JOURNAL ARTICLE

Increases in parathyroid hormone (PTH) after gastric bypass surgery appear to be of a secondary nature

Judy Jin, Ann V Robinson, Peter T Hallowell, John J Jasper, Thomas A Stellato, Scott M Wilhem
Surgery 2007, 142 (6): 914-20; discussion 914-20
18063076

INTRODUCTION: Endocrine changes, particularly increases in parathyroid hormone (PTH), occurring after gastric bypass procedures have been reported but are not well characterized.

METHODS: We reviewed retrospectively patients who underwent Roux-en-Y (short limb (SL) = 75 cm, long limb (LL) = 165 cm) gastric bypass procedures at our institution from January-December 2005. Patient demographics, laboratory values of serum calcium, Vitamin D, and phosphorous concentrations as well as levels of alkaline phosphate and PTH were followed at quarterly intervals for one year.

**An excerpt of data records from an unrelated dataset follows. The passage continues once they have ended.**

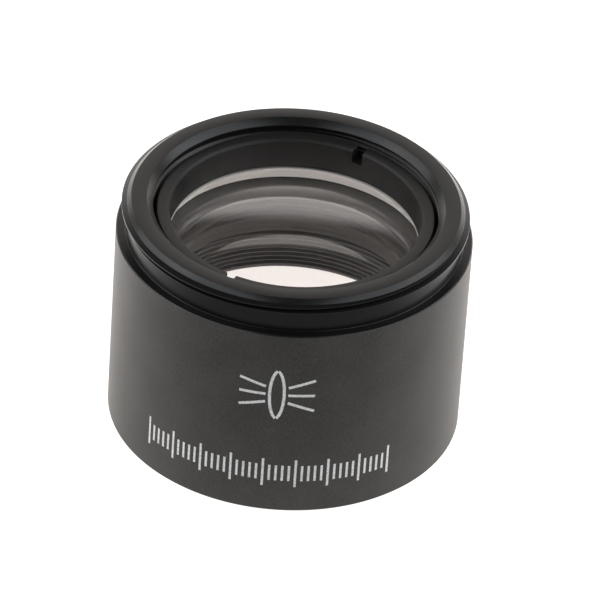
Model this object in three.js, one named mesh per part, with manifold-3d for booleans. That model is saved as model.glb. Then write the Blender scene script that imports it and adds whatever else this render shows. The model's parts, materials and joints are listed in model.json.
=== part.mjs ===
// A two-group barlow lens for a stereo microscope, in millimetres.
// +Z is the optical axis, towards the threaded collar that screws into the microscope.
// The origin is at the centre of the foot face. The whole stack is placed downwards from the collar's top face.
import * as THREE from "three";
import { mergeVertices } from "three/addons/utils/BufferGeometryUtils.js";
import Module from "manifold-3d";

const wasm = await Module();
wasm.setup();

// ---------------------------------------------------------------- driving dimensions

// Barrel, outside
const mountThreadRadius = 24.0; // crest of the M48 x 0.75 male thread
const mountThreadDepth = 0.46;
const mountThreadPitch = 0.75;
const shoulderWidth = 0.65; // how far the body stands out past the thread crest
const shoulderHeight = 29.9; // foot face to the shoulder that seats on the microscope
const collarHeight = 5.0; // shoulder to the top face
const threadReliefDepth = 0.7; // plain neck between the shoulder and the thread, below the crest
const firstCrestDrop = 1.6; // top face to the full thread crest
const collarChamfer = 0.6;
const bodyEdgeChamfer = 0.25;
const footChamfer = 0.4;

// Barrel, inside
const collarWall = 3.6; // from the neck to the retainer's threaded bore
const boreChamfer = 0.85; // at the mouth of the upper bore
const footBoreChamfer = 0.6; // at the mouth of the lower bore
const retainerThreadRelief = 0.6; // how far each threaded bore runs on past its ring
const ledgeThickness = 1.3; // the seat between the two groups
const ledgeChamfer = 0.25;

// Retaining rings
const upperRingHeight = 4.6;
const upperRingRecess = 1.7; // top face of the collar down to the ring
const lowerRingHeight = 3.0;
const ringBoreChamfer = 0.35;
const ringThreadClearance = 0.45; // radial, from the ring to the threaded bore
const spannerSlotWidth = 1.55;
const spannerSlotDepth = 2.0;
const upperSlotAzimuth = 62.5; // degrees from +X
const lowerSlotAzimuth = 20;

// Glass. Each surface is given by its sag across the clear aperture.
const lensFitGap = 0.3; // between glass and metal, on every side
const pocketStep = 0.4; // threaded bore to lens pocket, on radius
const seatWidth = 2.0; // lens edge to the clear aperture
const ringLap = 0.3; // how far a ring's bore stands outside the clear aperture
const cementGap = 0.05;
const upperFrontSag = 1.0; // top surface, domed up
const upperCementSag = 1.0; // cemented surface, dished down
const upperRearSag = 2.1; // rear surface, hollow from below
const flintEdge = 0.9;
const crownEdge = 6.45;
const lowerEdge = 5.0;
const lowerFrontSag = 0.3; // top surface of the lower lens, dished down
const lowerRearSag = 0.4; // its rear surface, bulging downwards

// Fineness
const barrelFacets = 60;
const ringFacets = 48;
const arcSteps = 5;

// ---------------------------------------------------------------- worked-out radii and heights

const bodyRadius = mountThreadRadius + shoulderWidth;
const neckRadius = mountThreadRadius - threadReliefDepth;
const threadRootRadius = mountThreadRadius - mountThreadDepth;
const threadedBoreRadius = neckRadius - collarWall;
const pocketRadius = threadedBoreRadius - pocketStep;
const lensRadius = pocketRadius - lensFitGap;
const apertureRadius = lensRadius - seatWidth;
const ringRadius = threadedBoreRadius - ringThreadClearance;
const ringBoreRadius = apertureRadius + ringLap;

const topZ = shoulderHeight + collarHeight;
const upperRingTop = topZ - upperRingRecess;
const upperRingBottom = upperRingTop - upperRingHeight;
const flintTop = upperRingBottom - lensFitGap;
const crownTop = flintTop - flintEdge - cementGap;
const crownBottom = crownTop - crownEdge;
const ledgeTop = crownBottom - lensFitGap;
const ledgeBottom = ledgeTop - ledgeThickness;
const lowerTop = ledgeBottom - lensFitGap;
const lowerBottom = lowerTop - lowerEdge;
const lowerRingTop = lowerBottom - lensFitGap;
const lowerRingBottom = lowerRingTop - lowerRingHeight;

// ---------------------------------------------------------------- helpers

// Turns an outline of [radius, height] points, walked anticlockwise round the section, about +Z.
function turned(outline, facets) {
  const points = outline.map(([r, z]) => new THREE.Vector2(r, z));
  return new THREE.LatheGeometry(points, facets).rotateX(Math.PI / 2);
}

// Points of a spherical surface from the rim to the axis, rising by sag (or falling, if sag is negative).
function dome(rimRadius, rimZ, sag) {
  const curvature = (rimRadius ** 2 + sag ** 2) / (2 * Math.abs(sag));
  const points = [];
  for (let i = 0; i <= arcSteps; i++) {
    const r = rimRadius * (1 - i / arcSteps);
    const drop = curvature - Math.sqrt(curvature ** 2 - r ** 2);
    points.push([r, rimZ + Math.sign(sag) * (Math.abs(sag) - drop)]);
  }
  return points;
}

function solidOf(geometry) {
  const bare = geometry.clone().deleteAttribute("normal").deleteAttribute("uv");
  const merged = mergeVertices(bare, 1e-4);
  const vertProperties = merged.attributes.position.array;
  const triVerts = new Uint32Array(merged.index.array);
  return new wasm.Manifold(new wasm.Mesh({ numProp: 3, vertProperties, triVerts }));
}

function geometryOf(solid) {
  const { vertProperties, triVerts } = solid.getMesh();
  const geometry = new THREE.BufferGeometry();
  geometry.setAttribute("position", new THREE.BufferAttribute(vertProperties, 3));
  geometry.setIndex(new THREE.BufferAttribute(triVerts, 1));
  geometry.computeVertexNormals();
  return geometry;
}

const anodised = new THREE.MeshStandardMaterial({ color: 0x2a2826, roughness: 0.5, metalness: 0.3 });
const ringBlack = new THREE.MeshStandardMaterial({ color: 0x24211f, roughness: 0.45, metalness: 0.3 });
const clearGlass = new THREE.MeshStandardMaterial({
  color: 0xe6eceb,
  roughness: 0.02,
  metalness: 0,
  transparent: true,
  opacity: 0.35,
});

function part(name, geometry, material) {
  const mesh = new THREE.Mesh(geometry, material);
  mesh.name = name;
  return mesh;
}

// ---------------------------------------------------------------- barrel

function barrel() {
  const crestZ = topZ - firstCrestDrop;
  const flank = mountThreadPitch / 2;
  const chamferZ = topZ - collarChamfer;
  const faceOuter = neckRadius - collarChamfer;
  const upperThreadEnd = upperRingBottom - retainerThreadRelief;
  const lowerThreadEnd = lowerRingTop + retainerThreadRelief;
  const outline = [
    // outside, going up
    [threadedBoreRadius + footBoreChamfer, 0],
    [bodyRadius - footChamfer, 0],
    [bodyRadius, footChamfer],
    [bodyRadius, shoulderHeight - bodyEdgeChamfer],
    [bodyRadius - bodyEdgeChamfer, shoulderHeight],
    [neckRadius, shoulderHeight],
    [neckRadius, crestZ - flank],
    [mountThreadRadius, crestZ - flank / 4],
    [mountThreadRadius, crestZ + flank / 4],
    [threadRootRadius, crestZ + flank],
    [neckRadius, chamferZ],
    [faceOuter, topZ],
    // inside, going down
    [threadedBoreRadius + boreChamfer, topZ],
    [threadedBoreRadius, topZ - boreChamfer],
    [threadedBoreRadius, upperThreadEnd],
    [pocketRadius, upperThreadEnd],
    [pocketRadius, ledgeTop],
    [apertureRadius + ledgeChamfer, ledgeTop],
    [apertureRadius, ledgeTop - ledgeChamfer],
    [apertureRadius, ledgeBottom + ledgeChamfer],
    [apertureRadius + ledgeChamfer, ledgeBottom],
    [pocketRadius, ledgeBottom],
    [pocketRadius, lowerThreadEnd],
    [threadedBoreRadius, lowerThreadEnd],
    [threadedBoreRadius, footBoreChamfer],
    [threadedBoreRadius + footBoreChamfer, 0],
  ];
  return part("barrel", turned(outline, barrelFacets), anodised);
}

// ---------------------------------------------------------------- retaining rings

// slotSide is +1 for spanner slots in the top face and -1 for slots in the bottom face.
function retainingRing(name, bottom, top, slotSide, slotAzimuth) {
  const slottedBore = ringBoreRadius + ringBoreChamfer;
  const outline =
    slotSide > 0
      ? [
          [ringBoreRadius, bottom],
          [ringRadius, bottom],
          [ringRadius, top],
          [slottedBore, top],
          [ringBoreRadius, top - ringBoreChamfer],
          [ringBoreRadius, bottom],
        ]
      : [
          [slottedBore, bottom],
          [ringRadius, bottom],
          [ringRadius, top],
          [ringBoreRadius, top],
          [ringBoreRadius, bottom + ringBoreChamfer],
          [slottedBore, bottom],
        ];
  const ring = solidOf(turned(outline, ringFacets));

  // One bar across the face cuts both opposite slots.
  const margin = 1;
  const bar = new THREE.BoxGeometry(2 * (ringRadius + margin), spannerSlotWidth, spannerSlotDepth + margin);
  const faceZ = slotSide > 0 ? top : bottom;
  bar.rotateZ(THREE.MathUtils.degToRad(slotAzimuth));
  bar.translate(0, 0, faceZ + (slotSide * (margin - spannerSlotDepth)) / 2);
  return part(name, geometryOf(ring.subtract(solidOf(bar))), ringBlack);
}

// ---------------------------------------------------------------- lens elements

// An element with a flat annulus outside any rim that falls short of its edge. A positive sag domes the surface upwards.
function element(name, bottom, bottomRim, bottomSag, top, topRim, topSag) {
  const annulus = (rim, z) => (rim < lensRadius ? [[lensRadius, z]] : []);
  const outline = [
    ...dome(bottomRim, bottom, bottomSag).reverse(),
    ...annulus(bottomRim, bottom),
    ...annulus(topRim, top),
    ...dome(topRim, top, topSag),
  ];
  return part(name, turned(outline, ringFacets), clearGlass);
}

const barlow = new THREE.Group();
barlow.add(
  barrel(),
  retainingRing("upper_retaining_ring", upperRingBottom, upperRingTop, 1, upperSlotAzimuth),
  element("upper_flint", crownTop + cementGap, lensRadius, -upperCementSag, flintTop, ringBoreRadius, upperFrontSag),
  element("upper_crown", crownBottom, apertureRadius, upperRearSag, crownTop, lensRadius, -upperCementSag),
  element("lower_lens", lowerBottom, ringBoreRadius, -lowerRearSag, lowerTop, apertureRadius, -lowerFrontSag),
  retainingRing("lower_retaining_ring", lowerRingBottom, lowerRingTop, -1, lowerSlotAzimuth),
);

export default barlow;
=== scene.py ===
"""A two-group barlow lens for a stereo microscope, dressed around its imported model.

The barrel, the two slotted retaining rings and the three glass elements are turned finely here from the
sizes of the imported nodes, in metres, with the optical axis along +Z and the foot face at Z = 0.
"""

from __future__ import annotations

import json
import logging
import math
from dataclasses import dataclass, field
from enum import Enum

import bmesh
import bpy
from mathutils import Matrix, Vector

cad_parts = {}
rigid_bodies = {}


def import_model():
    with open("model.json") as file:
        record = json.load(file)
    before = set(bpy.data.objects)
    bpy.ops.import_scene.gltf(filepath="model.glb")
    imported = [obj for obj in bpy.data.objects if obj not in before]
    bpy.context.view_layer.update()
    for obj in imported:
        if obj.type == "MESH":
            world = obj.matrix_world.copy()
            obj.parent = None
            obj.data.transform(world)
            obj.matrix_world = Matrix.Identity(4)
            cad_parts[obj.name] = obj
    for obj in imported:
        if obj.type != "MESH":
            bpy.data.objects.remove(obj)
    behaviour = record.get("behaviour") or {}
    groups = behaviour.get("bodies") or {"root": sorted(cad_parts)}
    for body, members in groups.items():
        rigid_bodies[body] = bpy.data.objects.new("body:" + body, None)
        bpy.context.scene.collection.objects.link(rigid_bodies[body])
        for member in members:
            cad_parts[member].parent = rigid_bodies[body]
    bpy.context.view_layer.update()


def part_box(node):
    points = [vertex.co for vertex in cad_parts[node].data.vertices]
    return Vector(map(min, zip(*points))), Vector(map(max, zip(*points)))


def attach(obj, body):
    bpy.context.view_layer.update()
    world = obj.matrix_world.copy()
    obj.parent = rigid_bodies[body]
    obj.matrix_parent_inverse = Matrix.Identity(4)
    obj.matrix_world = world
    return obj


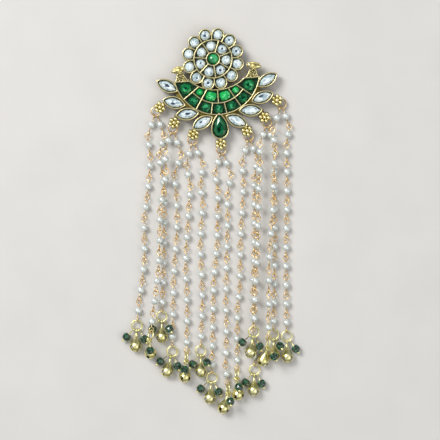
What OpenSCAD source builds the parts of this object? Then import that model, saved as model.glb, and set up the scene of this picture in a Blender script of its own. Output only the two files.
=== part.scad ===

RESULTS: 140 patients were identified. Mean age for the group was 45 years and 90% of patients were female. The average BMI was 49.2. The mean PTH levels increased from 29.4 immediately post-op to 43.1 ng/mL (P < .001) one year after surgery. Five percent of the patients had hyperparathyroidism (PTH>53 ng/mL) immediately postoperatively; the ratio then increased to 21% at one year. Only two patients had evidence of true primary hyperparathyroidism with increased PTH and hypercalcemia. Sixty percent of patients had at least a 10 ng/mL increase in PTH level at the end of one year, reflecting a 30% increase from baseline levels. Vitamin D deficiency (levels <20 ng/mL) were identified in 45 patients (32%) initially postoperatively and they continued to be low compared to the rest of the population (P = .004). Vitamin D levels did vary with seasonal sun exposure and were greatest in the third quarter (July-September). Sub-analysis of the group showed that patients with LL gastric bypass had lesser Vitamin D concentrations (22 vs 30 ng/mL, P < .01) compared to SL patients.

CONCLUSION: Although preoperative endocrine abnormalities are present in patients undergoing gastric bypass procedures, the derangements intensify after gastric bypass surgery. A four-fold increase in patients with elevated PTH deserves special attention. When combined with the concurrent prevalence of low serum Vitamin D and normocalcemia in this population, we propose that this is a disorder of secondary hyperparathyroidism requiring medical treatment with Vitamin D supplementation.